For the 2019 CRI, we surveyed individuals with at least 7 years of experience analyzing, studying or living in their reporting country. The individual had to have a good knowledge of economic policymaking, social structures and governance institutions in that country and was not currently employed directly by a government department in the country that directly influences and/or enforces policy making. A minimum of a tertiary-level educational qualification from an accredited university or vocational college degree program was required. Country experts came from a range of industries and sectors, where possible, including senior managers within the private sector, academia and trade unions.


The CRI is a weighted average of primary (survey) and secondary (published) data. Overall the 2019 Index is weighted 21:79 for primary versus secondary data (25 primary questions and 126 secondary data series). The Index is a weighted average of 3 pillars, 30 sub-indexes, and 151 data points as follows:

  • The CRI is aggregated from the three equally weighted pillar scores. It is in an average of the pillar scores.
  • Each of the three pillars is an average of the 10 sub-indexes within the pillar, all of which have equal weighting.
  • The sub-indexes are, where data is complete, an average of the data points contained within them. The number of individual indicators is different between the different sub-indexes - some have more data points in them than others.
  • Where secondary data is incomplete, sub-indexes are calculated with a methodology which caps the weighting of the primary data, as set out in detail in Box 1.

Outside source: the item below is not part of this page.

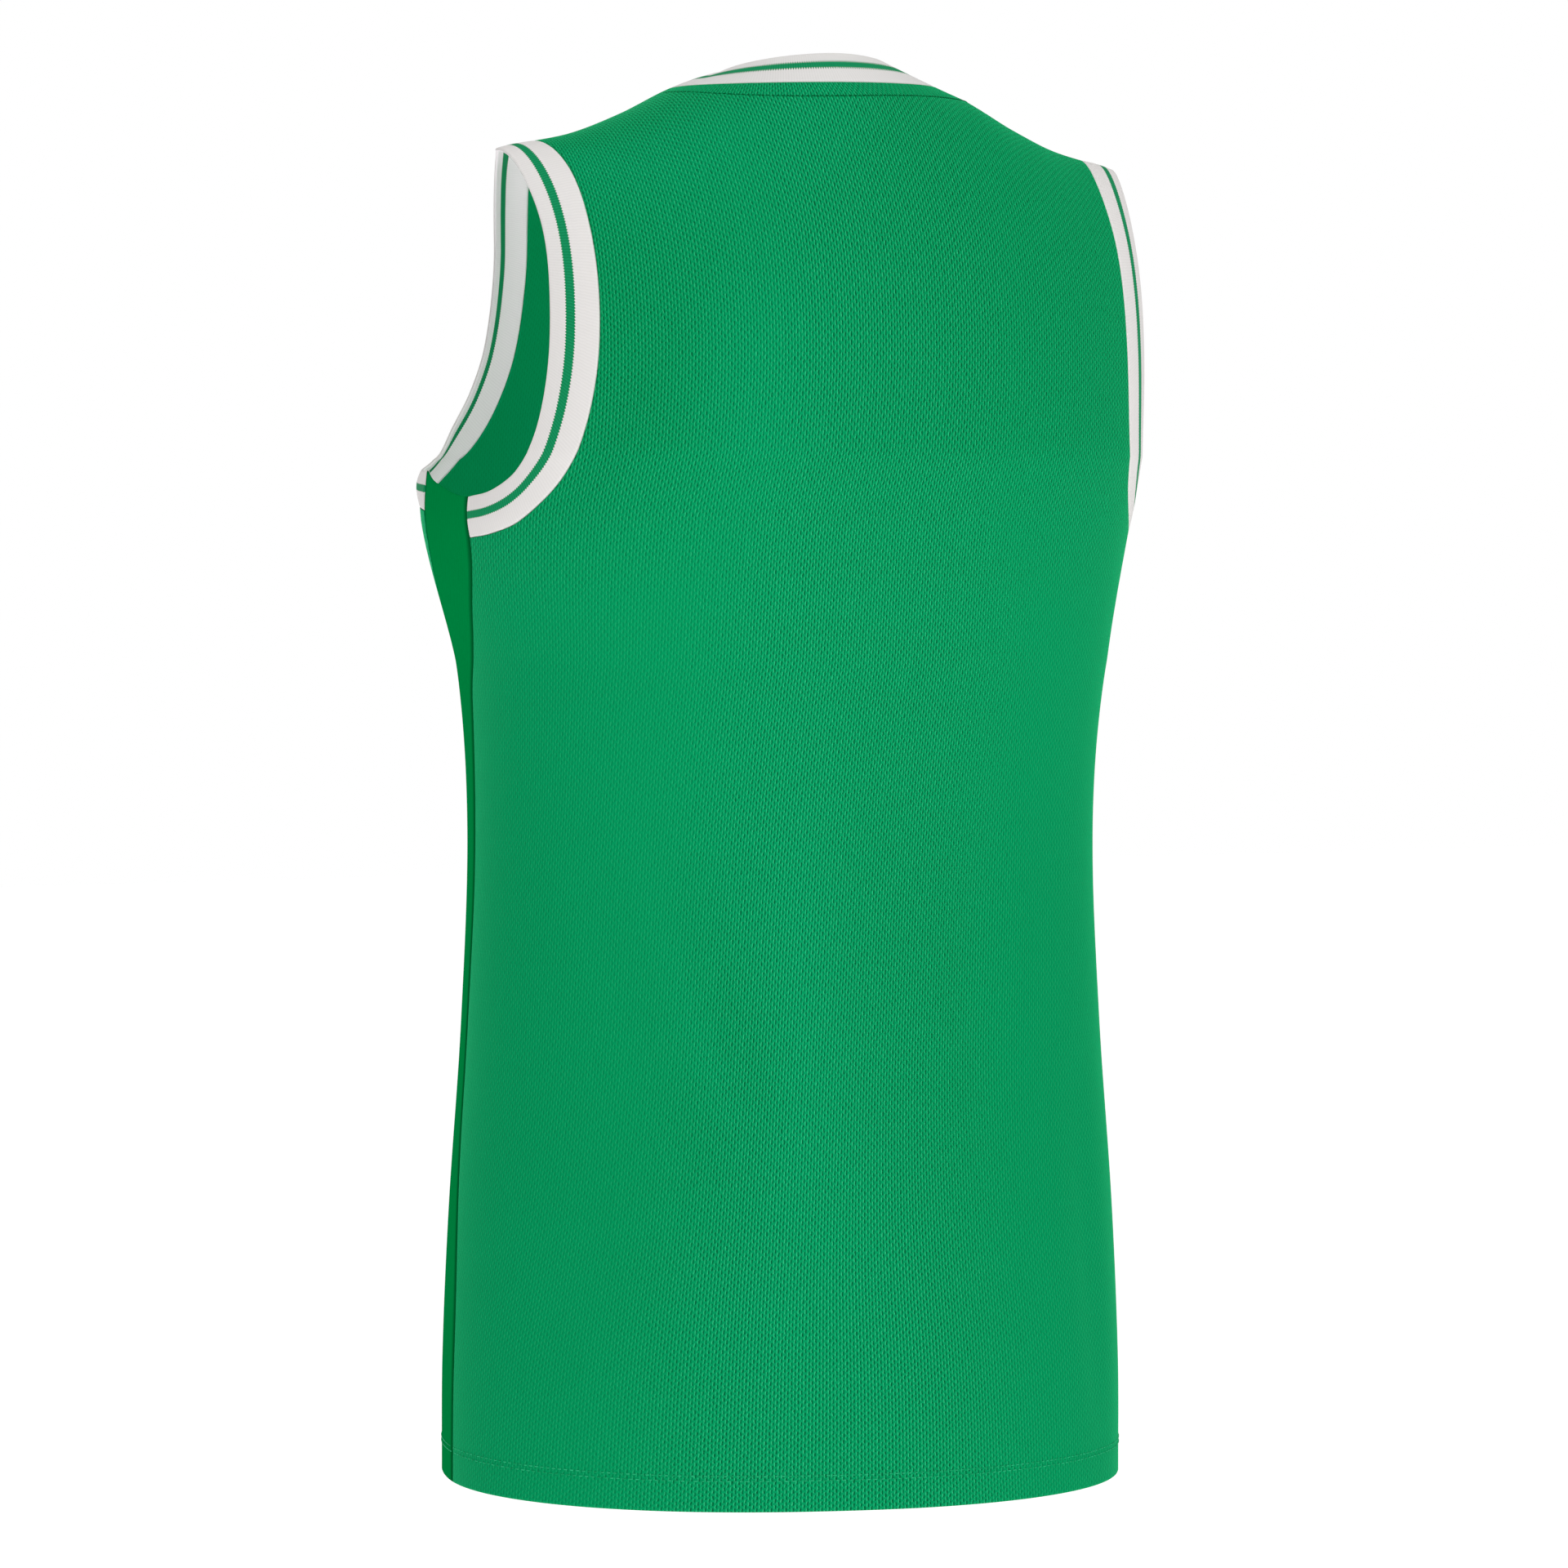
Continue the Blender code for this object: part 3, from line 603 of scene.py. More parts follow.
@dataclass(frozen=True)
class Skin:
    """Surface that the cloth lies on, named by half, angle across and level upwards."""

    origin_height: float = 0.710
    side_line: float = -0.040
    arch_base: float = 0.535
    arch_scale: float = 0.135
    back_power: float = 2.10
    front_power: float = 1.70
    twist: float = math.radians(9.5)
    twist_levels: tuple[float, float] = (0.10, 0.56)
    hem_slant: float = 0.020
    hem_slant_top: float = 0.25
    probe: float = 0.002
    sections: tuple[Section, ...] = (
        Section(0.000, 0.1810, 0.118, 0.122, 2.20),
        Section(0.060, 0.1805, 0.119, 0.122, 2.20),
        Section(0.140, 0.1770, 0.117, 0.119, 2.20),
        Section(0.240, 0.1705, 0.113, 0.114, 2.20),
        Section(0.340, 0.1675, 0.115, 0.112, 2.20),
        Section(0.420, 0.1720, 0.127, 0.116, 2.30),
        Section(0.500, 0.1860, 0.147, 0.124, 2.45),
        Section(0.535, 0.1880, 0.154, 0.124, 2.55),
    )
    crest: tuple[Row, ...] = (
        Row(-0.0725, 0.7240),
        Row(0.0000, 0.7450),
        Row(0.0725, 0.7240),
        Row(0.1040, 0.7085),
        Row(0.1310, 0.6975),
        Row(0.1570, 0.6915),
        Row(0.1900, 0.6840),
    )
    sways: tuple[Row, ...] = (
        Row(0.430, 0.0000),
        Row(0.500, 0.0045),
        Row(0.540, 0.0015),
        Row(0.590, -0.0020),
        Row(0.640, -0.0030),
        Row(0.690, 0.0000),
    )
    folds: tuple[Fold, ...] = FOLDS

    @property
    def top(self) -> float:
        """Level of the crest line."""
        return self.arch_base + self.arch_scale * math.pi / 2

    def size(self, name: str, height: Any) -> Array:
        """Read one size of the sections at a height, held above the arch's base."""
        at = np.minimum(height, self.arch_base)
        return through([s.height for s in self.sections],
                       [getattr(s, name) for s in self.sections], at)

    def crest_height(self, x: Any) -> Array:
        """Height of the crest line over a place across the shoulders."""
        return through([r.at for r in self.crest], [r.value for r in self.crest], np.abs(x))

    def section_point(self, half: Any, angle: Any, height: Any) -> tuple[Array, Array]:
        """Find the flat place on a body section.

        Args:
            half: +1 behind the side line, -1 ahead of it.
            angle: angle round the section, 0 at mid back or front.
            height: height above the hem.

        Returns:
            The place across and the place along Y.
        """
        depth = np.where(np.asarray(half) > 0, self.size("behind", height),
                         self.size("ahead", height))
        power = 2.0 / self.size("squareness", height)
        sine, cosine = np.sin(angle), np.abs(np.cos(angle))
        x = self.size("half_width", height) * np.sign(sine) * np.abs(sine) ** power
        return x, self.side_line + half * depth * cosine**power

    def angle_across(self, x: Any) -> Array:
        """Angle round the arched skin that lies over a place across the shoulders."""
        share = np.abs(x) / self.size("half_width", self.arch_base)
        power = self.size("squareness", self.arch_base) / 2.0
        return np.sign(x) * np.arcsin(np.minimum(share**power, 1.0))

    def angle_beside(self, half: int, offset: Any, height: Any) -> Array:
        """Angle of the place that lies an offset behind or ahead of the side line."""
        depth = self.size("behind" if half > 0 else "ahead", height)
        return np.arccos((offset / depth) ** (self.size("squareness", height) / 2.0))

    def power(self, half: Any) -> Array:
        """Fullness of the arch over the shoulders, behind or ahead."""
        return np.where(np.asarray(half) > 0, self.back_power, self.front_power)

    def level_of(self, half: int, angle: Any, height: Any) -> Array:
        """Level of a height on the skin: the height itself, then the turn of the arch."""
        x, _ = self.section_point(half, angle, self.arch_base)
        share = np.clip((height - self.arch_base) / (self.crest_height(x) - self.arch_base), 0, 1)
        lifted = self.arch_base + self.arch_scale * np.arcsin(share ** (self.power(half) / 2.0))
        return np.where(height <= self.arch_base, height, lifted)

    def fold_rise(self, half: Any, angle: Array, level: Array) -> Array:
        """Sum the folds at places on the skin."""
        across = self.size("half_width", level)
        rise = np.zeros(np.broadcast(half, angle, level).shape)
        for fold in self.folds:
            ax, ay = across * math.radians(fold.start[0]), fold.start[1]
            bx, by = across * math.radians(fold.end[0]), fold.end[1]
            run_x, run_y = bx - ax, by - ay
            dx, dy = across * angle - ax, level - ay
            share = np.clip((dx * run_x + dy * run_y) / (run_x**2 + run_y**2), 0.0, 1.0)
            away = np.hypot(dx - share * run_x, dy - share * run_y)
            swell = np.sin(math.pi * (0.08 + 0.84 * share)) ** 0.7
            rise += np.where(np.asarray(half) == fold.half.value, 1.0, 0.0) * (
                fold.rise * swell * np.exp(-((away / fold.spread) ** 2)))
        return rise

    def point(self, half: Any, angle: Any, level: Any) -> Array:
        """Find points of the outer skin.

        Args:
            half: +1 back or -1 front.
            angle: angle across, positive toward the wearer's left.
            level: level upwards.

        Returns:
            Points on the last axis, in the frame of the part.
        """
        half, angle, level = np.broadcast_arrays(half, angle, np.asarray(level, float))
        height = np.minimum(level, self.arch_base)
        x, y = self.section_point(half, angle, height)
        lift = np.clip((level - self.arch_base) / self.arch_scale, 0.0, math.pi / 2)
        power = 2.0 / self.power(half)
        arched = level > self.arch_base
        rise_up = (self.crest_height(x) - self.arch_base) * np.sin(lift) ** power
        height = np.where(arched, height + rise_up, height)
        y = np.where(arched, y * np.maximum(np.cos(lift), 0.0) ** power, y)
        rise = self.fold_rise(half, angle, level)
        x = x + rise * np.sin(angle)
        y = y + half * rise * np.cos(angle) - self.side_line
        turn = -self.twist * (1.0 - eased(*self.twist_levels, height))
        x, y = x * np.cos(turn) - y * np.sin(turn), x * np.sin(turn) + y * np.cos(turn)
        height = height + self.hem_slant * x * (1.0 - eased(0.0, self.hem_slant_top, height))
        x = x + through([r.at for r in self.sways], [r.value for r in self.sways], height)
        return np.stack([x, y + self.side_line, height - self.origin_height], axis=-1)

    def normal(self, half: Any, angle: Any, level: Any) -> Array:
        """Unit normals out of the skin at places on it; both halves share the crest line's."""
        half, angle, level = np.broadcast_arrays(half, angle, np.asarray(level, float))
        low = np.maximum(angle - self.probe, -math.pi / 2)
        high = np.minimum(angle + self.probe, math.pi / 2)
        across = self.point(half, high, level) - self.point(half, low, level)
        up = self.point(half, angle, level + self.probe) - self.point(half, angle, level - self.probe)
        over = np.stack([np.zeros(half.shape), -half.astype(float), np.zeros(half.shape)], axis=-1)
        up = np.where((level > self.top - 2 * self.probe)[..., None], over, up)
        return unit(np.cross(across, up) * -half[..., None])

    def run(self, points: Array) -> Array:
        """Length along a line of points, from its start to each."""
        steps = np.linalg.norm(np.diff(points, axis=0), axis=-1)
        return np.concatenate([[0.0], np.cumsum(steps)])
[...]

Box 1; Dealing with Data Gaps

Whilst the primary data is available for every country, secondary data is missing in some cases, with a large number of missing data in certain countries. At the sub pillar level we calculate the average score of the primary data, and the average score of the secondary data, and weight these two averages using the weighting that would be accorded to primary and secondary data in countries with a full data set. So for example if the pillar was meant to have 2 primary survey questions and 8 secondary data points, we would calculate the index with a 20% weighting for the primary questions average, and an 80% weighting for the secondary data average, which could be based on fewer than eight available data points.

Each of the primary survey and secondary data values were transformed to a standardized scale between zero and one, facilitating the aggregation of the variables into sub-index, pillar, and composite scores. Standardization involves converting data to a common scale which can be aggregated. Standardization is calculated as set out in Box 2.

Box 2:  Transformation of data into an Index.

This is achieved by:

  • subtracting the average value for all the countries from the individual country score, and dividing the result by the standard deviation across the data set for all countries.
  • removing extreme values, or “trimming”. The sign of the standardized score indicates whether the raw value for a given country is above or below the sample mean. Outlier values are ‘trimmed’ to avoid distorting effects on the whole scale from countries with extreme values, using 3 standard deviations as a threshold.  In other words this value is restricted to a range which cannot exceed 3 at the upper end and -3 at the lower end.
  • transformation to a normalized range from zero to one.  This is calculated by taking the difference between the country value and the minimum value from all countries, and dividing that by the range from the country with the maximum country value and the country minimum value.  This means that the country with the highest score would have a value of one, and the country with the lowest score would have a value of zero.

*All uses of the word ‘country’ or ‘countries’ in the 2019 Change Readiness Index (CRI) refers to both countries and jurisdictions. The term country is used for brevity.